══ DATA EXTRACT

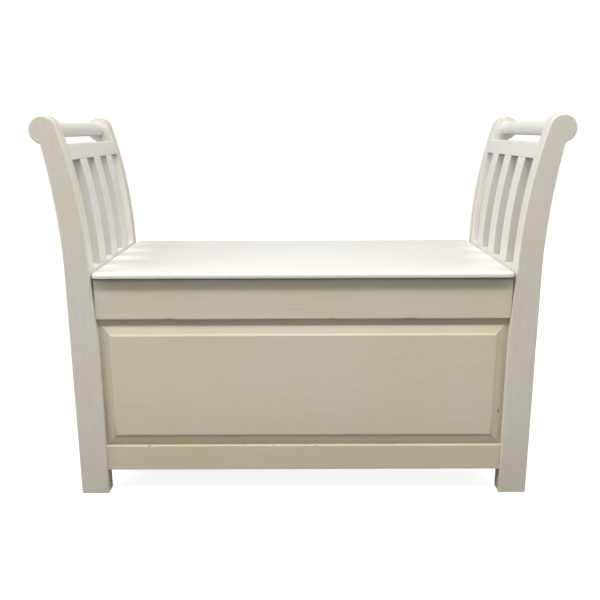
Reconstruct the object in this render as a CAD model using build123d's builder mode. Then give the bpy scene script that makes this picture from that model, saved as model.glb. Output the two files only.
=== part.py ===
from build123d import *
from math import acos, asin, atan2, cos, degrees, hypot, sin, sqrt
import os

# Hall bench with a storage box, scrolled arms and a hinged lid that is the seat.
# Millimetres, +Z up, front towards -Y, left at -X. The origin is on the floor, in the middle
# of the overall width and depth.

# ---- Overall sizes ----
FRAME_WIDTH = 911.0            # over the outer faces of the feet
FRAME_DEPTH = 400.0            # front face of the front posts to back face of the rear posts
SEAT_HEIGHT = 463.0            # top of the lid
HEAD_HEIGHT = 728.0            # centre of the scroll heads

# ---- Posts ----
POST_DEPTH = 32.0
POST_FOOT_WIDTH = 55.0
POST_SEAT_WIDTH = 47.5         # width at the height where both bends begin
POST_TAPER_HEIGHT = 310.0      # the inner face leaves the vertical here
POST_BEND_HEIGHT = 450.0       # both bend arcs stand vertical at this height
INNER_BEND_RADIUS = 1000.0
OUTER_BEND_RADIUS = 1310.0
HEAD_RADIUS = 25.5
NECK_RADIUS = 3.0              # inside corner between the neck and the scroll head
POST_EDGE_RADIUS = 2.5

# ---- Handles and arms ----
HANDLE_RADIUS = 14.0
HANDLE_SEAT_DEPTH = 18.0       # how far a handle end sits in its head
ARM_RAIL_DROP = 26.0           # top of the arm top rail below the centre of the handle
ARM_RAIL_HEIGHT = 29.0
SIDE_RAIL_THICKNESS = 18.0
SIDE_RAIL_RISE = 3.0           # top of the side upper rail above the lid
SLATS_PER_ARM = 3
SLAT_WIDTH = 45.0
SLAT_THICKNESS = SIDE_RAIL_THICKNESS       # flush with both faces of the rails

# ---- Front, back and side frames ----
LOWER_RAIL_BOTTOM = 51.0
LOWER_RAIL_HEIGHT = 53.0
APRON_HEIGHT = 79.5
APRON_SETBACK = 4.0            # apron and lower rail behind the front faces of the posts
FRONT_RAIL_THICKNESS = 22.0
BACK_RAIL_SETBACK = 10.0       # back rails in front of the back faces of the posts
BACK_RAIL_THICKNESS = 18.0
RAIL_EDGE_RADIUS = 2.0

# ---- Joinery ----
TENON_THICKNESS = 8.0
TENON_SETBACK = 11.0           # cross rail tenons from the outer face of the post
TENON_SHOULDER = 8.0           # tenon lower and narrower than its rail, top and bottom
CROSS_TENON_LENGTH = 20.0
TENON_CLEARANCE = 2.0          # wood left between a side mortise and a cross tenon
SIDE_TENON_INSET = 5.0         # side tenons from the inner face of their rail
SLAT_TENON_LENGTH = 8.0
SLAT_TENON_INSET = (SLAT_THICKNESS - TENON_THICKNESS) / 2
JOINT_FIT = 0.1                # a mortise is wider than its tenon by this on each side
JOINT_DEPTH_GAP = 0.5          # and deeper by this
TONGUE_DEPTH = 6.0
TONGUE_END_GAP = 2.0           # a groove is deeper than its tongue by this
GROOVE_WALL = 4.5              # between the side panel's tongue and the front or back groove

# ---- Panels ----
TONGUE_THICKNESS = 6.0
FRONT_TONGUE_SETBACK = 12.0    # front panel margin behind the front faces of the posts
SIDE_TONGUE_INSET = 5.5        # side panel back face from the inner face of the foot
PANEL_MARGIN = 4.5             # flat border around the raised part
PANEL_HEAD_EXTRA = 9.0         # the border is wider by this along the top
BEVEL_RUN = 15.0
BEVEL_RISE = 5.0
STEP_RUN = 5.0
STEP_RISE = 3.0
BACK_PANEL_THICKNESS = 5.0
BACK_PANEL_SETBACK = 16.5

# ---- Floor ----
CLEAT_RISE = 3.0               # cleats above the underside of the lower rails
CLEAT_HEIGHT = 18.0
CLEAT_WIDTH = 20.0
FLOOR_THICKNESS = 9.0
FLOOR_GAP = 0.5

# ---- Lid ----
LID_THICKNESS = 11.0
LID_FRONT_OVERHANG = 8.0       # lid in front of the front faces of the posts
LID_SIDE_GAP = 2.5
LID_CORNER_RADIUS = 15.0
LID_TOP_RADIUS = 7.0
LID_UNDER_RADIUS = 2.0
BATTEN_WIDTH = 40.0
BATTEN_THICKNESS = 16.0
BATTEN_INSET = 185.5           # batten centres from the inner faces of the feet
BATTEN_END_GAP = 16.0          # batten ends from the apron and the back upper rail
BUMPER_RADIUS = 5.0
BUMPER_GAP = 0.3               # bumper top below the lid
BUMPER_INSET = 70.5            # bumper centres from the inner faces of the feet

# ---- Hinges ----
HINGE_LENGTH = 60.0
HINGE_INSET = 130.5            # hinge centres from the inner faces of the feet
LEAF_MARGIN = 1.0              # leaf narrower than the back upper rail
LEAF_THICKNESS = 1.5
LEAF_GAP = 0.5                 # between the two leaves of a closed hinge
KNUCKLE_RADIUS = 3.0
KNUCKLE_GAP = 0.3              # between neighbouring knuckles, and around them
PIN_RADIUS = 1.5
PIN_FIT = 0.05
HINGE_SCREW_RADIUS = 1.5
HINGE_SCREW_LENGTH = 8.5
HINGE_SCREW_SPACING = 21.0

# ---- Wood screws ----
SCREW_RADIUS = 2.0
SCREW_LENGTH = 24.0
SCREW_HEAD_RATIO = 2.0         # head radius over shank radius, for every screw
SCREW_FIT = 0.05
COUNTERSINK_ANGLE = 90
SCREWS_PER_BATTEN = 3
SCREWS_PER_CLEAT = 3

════

▶ **AIM**
Copy down every line of the material above that includes the string "part".

▶ **ANSWER FOR THIS EXERCISE**
=== part.py ===
PANEL_MARGIN = 4.5             # flat border around the raised part